Producing is a weird job, because for the most part, I’m not creatively involved, but simultaneously feel so much ownership and pride in this crazy play that hasn’t been done since 2007, and is about a hospital which is actually a nuclear power station and the colour blue and river phoenix dying and holding each other. A lot of weird semi-reverential hero worship was developed and strengthened towards my closest friends too. I don’t know if I’m supposed to care about stuff this much? Is it healthy or admirable to weep your heart out over a student production? I will either look back on this nuclear meltdown of a show as the crown jewel of my university experience, or something which took up way too much of my time and tied me in unnecessary emotional knots. I think it’s the former. It made me realise that I love this, and that I want to be a Mum?
new years resolutions (if i put em here i’m more likely to keep them)
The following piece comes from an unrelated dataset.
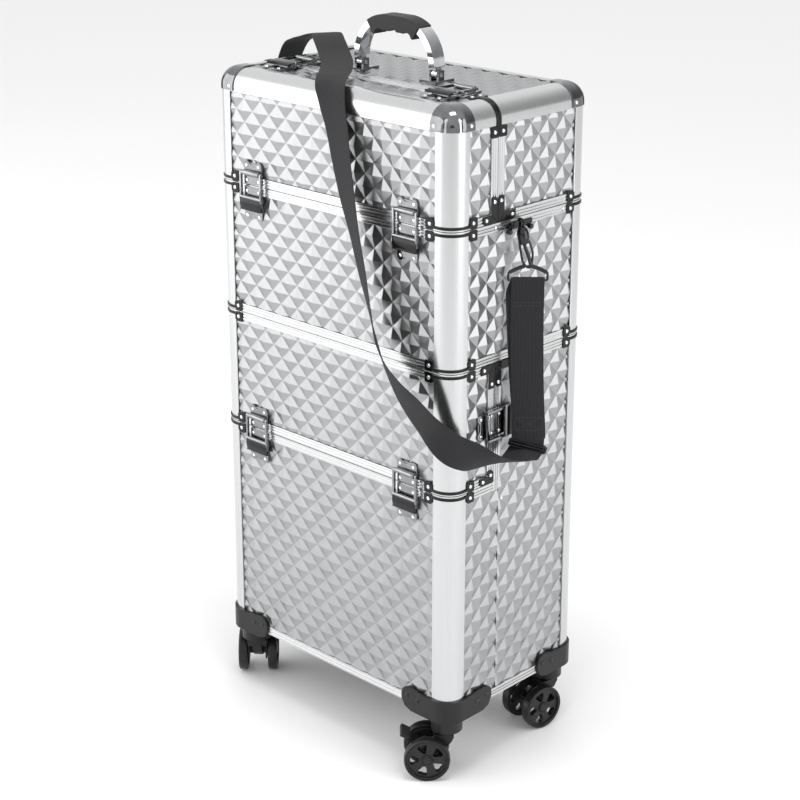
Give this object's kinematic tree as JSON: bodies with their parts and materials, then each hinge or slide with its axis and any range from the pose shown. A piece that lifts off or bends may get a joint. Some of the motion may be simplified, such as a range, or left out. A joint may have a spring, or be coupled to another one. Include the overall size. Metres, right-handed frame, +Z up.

- Put more effort into my individual friendships. I’ve never been very good at socialising outside of a structured setting (say… the rehearsal process for a show) and feel the safest/least anxious in a Gang. I’d like to go on more theatre dates and hang out with more of my friends individually, properly appreciate them and spend the time they deserve with them.
- really really work hard on my degree. not committing to any Huge theatre projects and spending more time in the bloody library.
- work more at the warwick arts centre, because it’s a lovely place to work
- be a better producer and learn how to do real world stuff
- write something every day. i’m going to say that tweets count, but i also want to write more on here, rewrite a play i wrote for a module last year, and actually write a dissertation and some good essays.
- if something makes me scared. I’m going to do it. might involve staging something, going on a tinder date, moving to a city for the first time. who knows boiz.